I’m not sure what was going on, but Chinatown and downtown Vancouver were packed that night.  There were lines of limousines cruising the roads and literally thousands of young people dressed to the nines filling the sidewalks.  My guess is that it was prom night, but it gave Vancouver a young and vibrant feel.

The next morning, Sunday, we had a few hours before we had to be at Canada Place to begin our cruise.  We found a great little restaurant in the shadow of the hotel called Scoozis.  We were the first customers through the door that morning and we were greeted by the very friendly owner.  We had one of the best breakfasts we’ve ever had, a deep dish casserole breakfast that was absolutely wonderful.  If you have the opportunity I highly recommend breakfast at Scoozis.

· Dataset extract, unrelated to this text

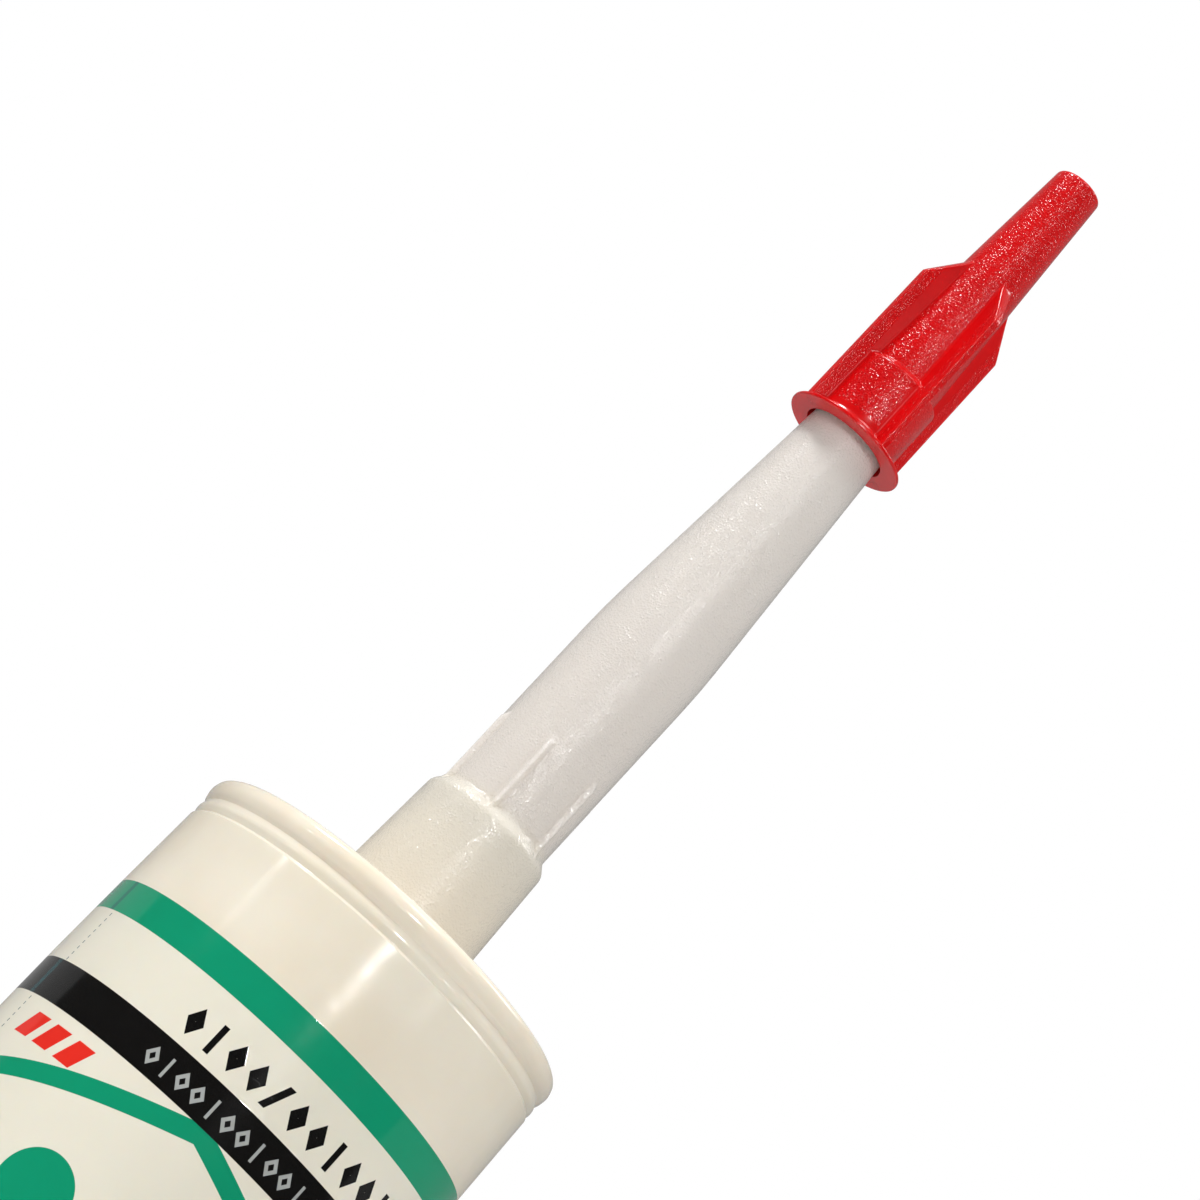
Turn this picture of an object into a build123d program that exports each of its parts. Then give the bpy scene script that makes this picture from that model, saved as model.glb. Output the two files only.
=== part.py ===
"""Sealant cartridge: barrel, push-in plunger, sealant fill, screw-on nozzle and push-on cap.

Units are millimetres. The cartridge stands upright on its open rear rim: the origin is the
centre of that rim, +Z runs along the axis towards the nozzle, and -Y is the printed front.
"""

import os
from math import atan, cos, hypot, sin, tan

from build123d import *

# Barrel
barrel_length = 216.0  # rear rim to the top of the head rim
barrel_radius = 25.0
barrel_wall = 1.7
lead_in_step = 0.4  # the gun's push plate enters a slightly wider bore
lead_in_depth = 12.0
lead_in_slope = 1.0
rear_edge_chamfer = 0.4
draw_in_length = 46.0  # the top stretch of the wall, which curves in slightly
neck_in = 0.58  # how far the wall has come in where the head's beads start
head_bead_length = 5.1  # the beaded stretch below the top of the head rim
groove_depth = 0.25
groove_step = 0.3  # length of the slope down into the first groove
bead_length = 1.75
bead_crown = 0.15  # bulge of the bead between the grooves
upper_groove_depth = 0.3
rim_crown_height = 3.5  # widest place of the rim's side, above the first groove
rim_crown = 0.08
rim_edge_length = 0.7
rim_edge_draft = 0.15
rim_edge_radius = 1.0
rim_land = 1.2  # flat top of the head rim
rim_height = 1.0  # rim above the shoulder's outer edge
head_wall = 2.2
head_inner_fillet = 1.5
shoulder_rise = 2.0  # from the shoulder's outer edge up to the nozzle's seat
seat_margin = 0.6  # flat ring outside the nozzle's skirt

# Threaded nipple
nipple_root_radius = 6.3
nipple_wall = 1.9
nipple_length = 14.0
nipple_end_wall = 1.2  # the uncut membrane
nipple_end_chamfer = 0.6
thread_height = 0.75
thread_pitch = 2.6
thread_width = 1.5
thread_tip_width = 0.6
thread_sink = 0.3  # how far the thread's root lies inside the nipple
thread_start = 1.6
thread_turns = 4.0

# Nozzle
skirt_clearance = 0.25  # thread crest to skirt bore
skirt_wall = 1.5
skirt_taper = 0.65  # how much slimmer the skirt is at its top
skirt_headroom = 0.5  # skirt bore above the nipple's end
skirt_step_length = 1.7  # the rounded step from skirt to throat
throat_step = 0.15  # throat's outside inside the skirt's bore radius
step_foot_width = 0.3  # small ledge at the foot of the throat
step_foot_length = 0.4
bore_step_length = 1.0
throat_length = 42.66  # from the seat to the corner with the cone, before it is rounded
throat_blend_radius = 85.0
nozzle_length = 115.4
tip_radius = 2.24
nozzle_wall = 1.15
tip_wall = 0.75
rib_count = 6
rib_turn = -10.0  # first rib, turned from the front
rib_height = 0.75
rib_width = 0.5
rib_root_width = 0.9
rib_length = 10.0
rib_run_out = 1.2

# Cap
cap_clearance = 0.15
cap_length = 42.45
cap_mouth_gap = 0.42
cap_mouth_depth = 3.2
sleeve_allowance = 0.78  # sleeve's outside beyond the nozzle's at the cap's mouth
sleeve_length = 9.2
sleeve_step = 0.7
sleeve_draft = 0.04
flange_width = 2.05
flange_edge = 0.45
flare_length = 3.3
flare_bend_width = 0.57  # middle of the flare's hollow curve, beyond the sleeve
flare_bend_height = 1.32
cap_cone_wall = 0.47
cap_tip_wall = 0.64
cap_end_gap = 0.7
cap_end_wall = 2.05
cap_edge_radius = 0.4
fin_count = 4
fin_turn = 28.5  # first fin, turned from the front
fin_height = 1.9  # above the sleeve
fin_draft = 0.1
fin_length = 20.7
fin_slope_length = 4.8
fin_root_width = 1.45
fin_edge_width = 0.95
fin_edge_fillet = 0.15

# Plunger
plunger_clearance = 0.2
plunger_length = 20.0
plunger_wall = 1.5
lip_width = 2.4
lip_depth = 0.7
crown_rise = 1.0
crown_wall = 1.6
crown_flat_radius = 12.0
web_count = 6
web_depth = 5.0
web_width = 1.2
hub_radius = 7.0
hub_wall = 1.4

# Sealant
fill_clearance = 0.3

# Levels and radii that follow
bore_radius = barrel_radius - barrel_wall
lead_in_radius = bore_radius + lead_in_step
shoulder_edge = barrel_length - rim_height
seat_height = shoulder_edge + shoulder_rise
head_inside = shoulder_edge - head_wall
nipple_top = seat_height + nipple_length
skirt_bore = nipple_root_radius + thread_height + skirt_clearance
skirt_radius = skirt_bore + skirt_wall
throat_radius = skirt_bore - throat_step
cone_slope = (throat_radius - tip_radius) / (nozzle_length - throat_length)
cap_end = nozzle_length + cap_end_gap + cap_end_wall
cap_start = cap_end - cap_length
seat_plane = Plane((0, 0, seat_height), (1, 0, 0), (0, -1, 0))


def nozzle_radius(height):
    """Outer radius of the nozzle's cone at a height above the seat."""
    return throat_radius - (height - throat_length) * cone_slope


def around(turn, count):
    """Places evenly round the axis, the first turned from the front (-Y) towards +X."""
    return PolarLocations(0, count, start_angle=turn - 90)


def away(edge):
    """Distance of an edge's middle from the axis."""
    middle = edge.center()
    return hypot(middle.X, middle.Y)


# --- barrel: one moulding with beaded head rim, shoulder and closed threaded nipple ----------
draw_in_start = barrel_length - draw_in_length
bead_start = barrel_length - head_bead_length
bead_end = bead_start + groove_step + bead_length
bead_radius = barrel_radius - neck_in
groove_radius = bead_radius - groove_depth
rim_radius = bead_radius - rim_edge_radius
nipple_bore_radius = nipple_root_radius - nipple_wall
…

Vancouver is a beautiful town, with a mix of ultramodern, art deco and classical European style architecture.  It also has a lot of green space, including the world famous Stanley Park.  One of the architectural highlights of Vancouver is the art deco Marine Building, a skyscraper opened in 1930.  Although it is now dwarfed by the surrounding more modern towers, it was Vancouver’s tallest building until 1939.

Marine Building CFX Stormy Sky

As I said, there are a lot of green spaces in Vancouver.  This little park was just a couple blocks from our hotel.

Downtown Vancouver HDR Deep 1

Another architectural highlight is the beautiful Canada Place, the place where all cruises start or end.  A fabric roofs resembling sails covers the structure.  It’s quite a sight.

Canada Centre HDR Deep 1

It took a few hours to work our way through the embarkation process and to get settled in our room.  Once we were on board and settled we grabbed a drink and headed for the deck to enjoy the cruise out of Vancouver.  We said goodbye to Canada Place and began our journey.

Canada Place Grad ND Ektachrome 64 HDR Hyperrealistic

The sun came out for a minute as we passed the Point Atkinson Lighthouse, marking the Burrard Inlet.  Once we passed under the Lions Gate Bridge, we were officially in the Inside Passage and on our way.